Table Tennis England recently opened a free playing hub at the Exchange shopping centre in Ilford. The manager says it is the only thing that has ever increased footfall to the top floor. The English love it as a game. More than 600 people used the table at St Paul's in its first week. Sport England data shows around 2.5 million English adults played at least once last year. There are over 100 public tables in London alone, along with ping-pong themed bars and clubs in Bermondsey and King's Cross where players compete under pseudonyms. At the Bounce club, a short walk from the public table at St Paul's, the manager says they attract 600 people each evening to use their 17 tables, one of which was used in the 2012 Olympic final.
However, the sport is less embraced competitively in England. No English player ranks in the top 50 on either side of the world rankings, and only one, men's number one Tom Jarvis, is in the top 100. "It's quite a small community at the top," says England's female number one, Tin-Tin Ho. Like many on the English team, she came to the game through family. Her father was so obsessed that he chose her name to share initials with the game. Her elder brother is called Ping. "He was going to call me Pong," she says, "until my mum persuaded him he was taking it a bit too far." Ho has won the women's national title eight times in the last decade. "And I still find people don't really respect the sport or understand how many hours I have to spend in the gym to be fit enough to compete."

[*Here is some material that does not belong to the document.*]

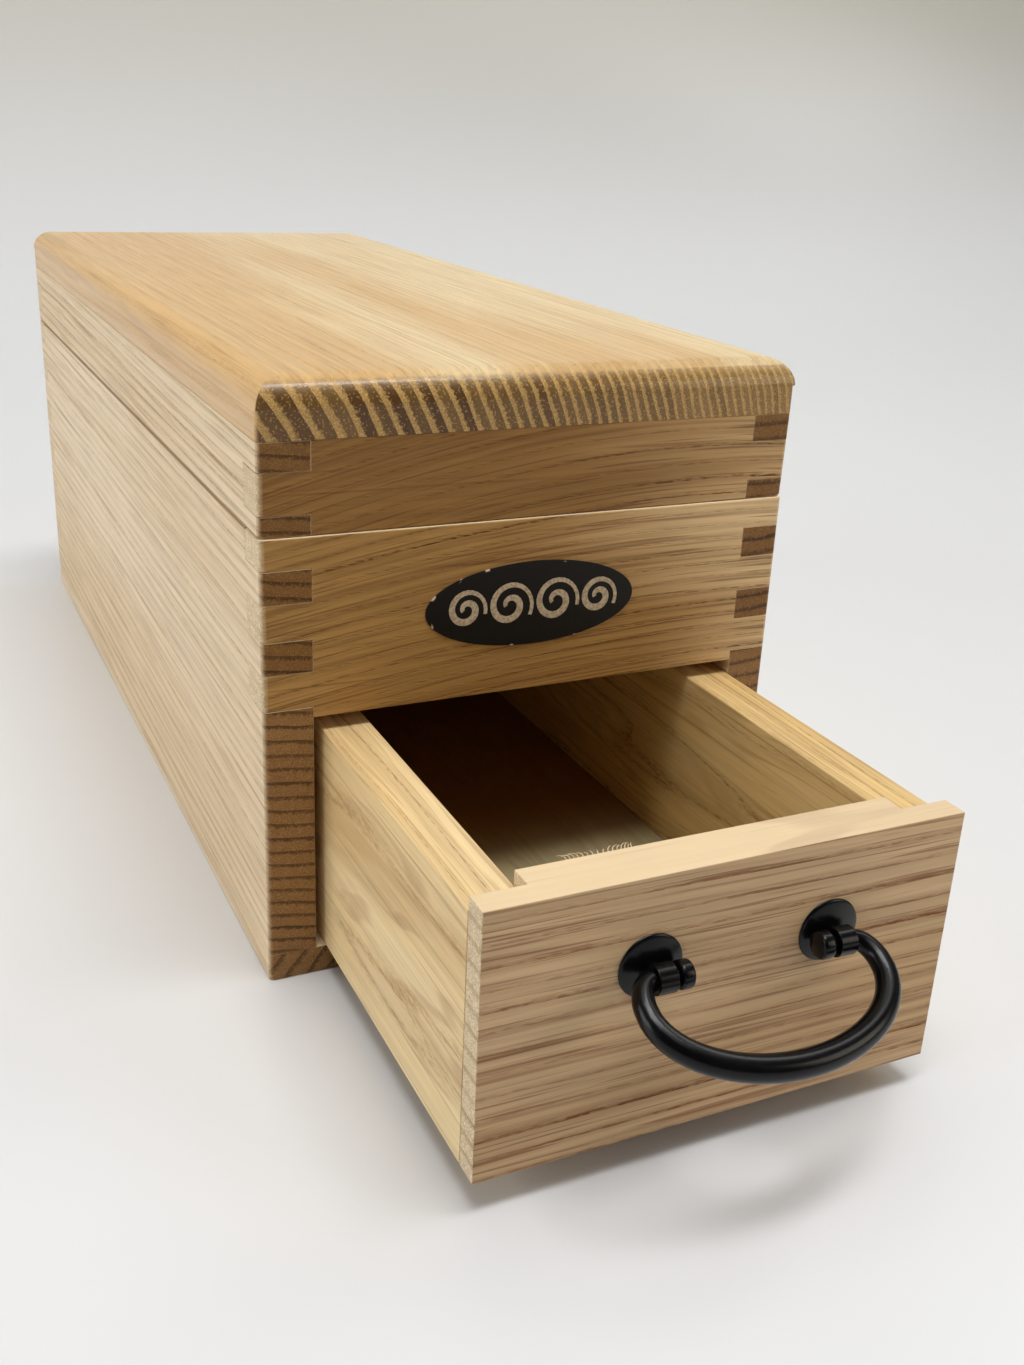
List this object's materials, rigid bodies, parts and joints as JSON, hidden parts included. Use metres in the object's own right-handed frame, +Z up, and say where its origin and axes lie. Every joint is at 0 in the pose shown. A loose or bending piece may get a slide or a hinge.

She now plays in the Spanish league. The sport draws larger audiences in mainland Europe, with Germany, Sweden, and France all having players in the world's top 10. Felix Lebrun's run to the bronze medal match at the Paris Olympics made him a star of the 2024 Games. By some measures, the International Table Tennis Federation is the largest sports organisation in the world, with 227 members compared to FIFA's 211. These world championships, held at the Copper Box Arena in Stratford and the OVO Arena in Wembley, will feature matches between North Korea and the Democratic Republic of the Congo, Mongolia and Mexico, Tahiti and Moldova. It is both one of the smaller sports events in London this month and one of the largest globally this year, with 64 countries competing, 380 players, and a global audience in the hundreds of millions, mostly in China.
Chuqin's social media following became so overwhelming that his official fan group on Weibo disbanded in protest against "fandom culture" after he complained about being mobbed by fans with cameras. "Table tennis players in China are similar to football players here," says Paul Drinkhall, who has won over 50 national titles but is currently ranked 390th in the world. "It's pretty much their national sport, the thing most kids grow up wanting to do." Brown says the Chinese media have been in the UK for months, "spending hours and hours doing links and clips for TV and internet shows." The British government will use the event for ping-pong diplomacy. When Keir Starmer took a trade delegation to China in January, Sally Lockyer, CEO of Table Tennis England, accompanied him.
The tournament is also a homecoming. The ITTF brought it back to mark the 100th anniversary of its founding and the first tournament in London in 1926. Initially planned as a European tournament, two Indian players arrived and asked to compete at the last minute, prompting organisers to upgrade it. The event was held at the Congregational Memorial Hall, demolished in 1968. Three plaques outside the office block now mark the Great Ejection of 1662, the founding of the Labour Party in 1900, but not table tennis. "Table tennis?" says the man behind the lobby desk. "Not here."
But it was once the home of the sport. The early days are obscure. Some suggest it was brought back to England by army officers serving in India during the Victorian era, along with kedgeree, chutney, and puttees. It remained a parlour game until Ivor Montagu took it up in the 1920s. Montagu is credited with making ping-pong what it is today, and World Table Tennis Day is held in his honour. Montagu was an Old Etonian and inveterate clubman, founder of the Cheese Eaters League, member of the Association of Cine Technicians, the Zoological Society, the World Council of Peace, Southampton United, the Woolwich-Plumstead branch of the Anti-War Congress, Marylebone Cricket Club, and the Friends of the Soviet Union. He was a film-maker and producer, author of monographs on the short-tailed field vole, a committed Communist, and founder of the English Table Tennis Federation. He learned the game on a Queen Anne table in his family's manor house and stuck with it for life.
Montagu claimed to have coined the name "table tennis" when faced with a copyright claim by Jaques, who held the copyright on "ping-pong." The Bounce club, coincidentally, is based in Jaques' old headquarters, where the manager insists no one may use the phrase "table tennis" within its walls. Both names fared better than Slazenger's version, "whiff-whaff." Montagu personally guaranteed the first World Championships, which lost 150 pounds, organised the inaugural International Federation conference, and persuaded his mother to donate the Swaythling Cup, still awarded to the men's tournament winner.
The English establishment viewed all this with suspicion. The head of MI6's counter-intelligence unit believed Montagu's extensive foreign correspondence with ping-pong enthusiasts about bat and ball technology was a ruse to share industrial secrets, stating, "we find it hard to believe that a gentleman can spend weeks upon weeks testing tennis balls." In 1954, Montagu was deported from a table tennis tournament in France as "politically undesirable." Years later, it was revealed he had been running a Soviet spy ring under the codename "Intelligentsia." However, they were wrong about the ping-pong; that part was entirely genuine.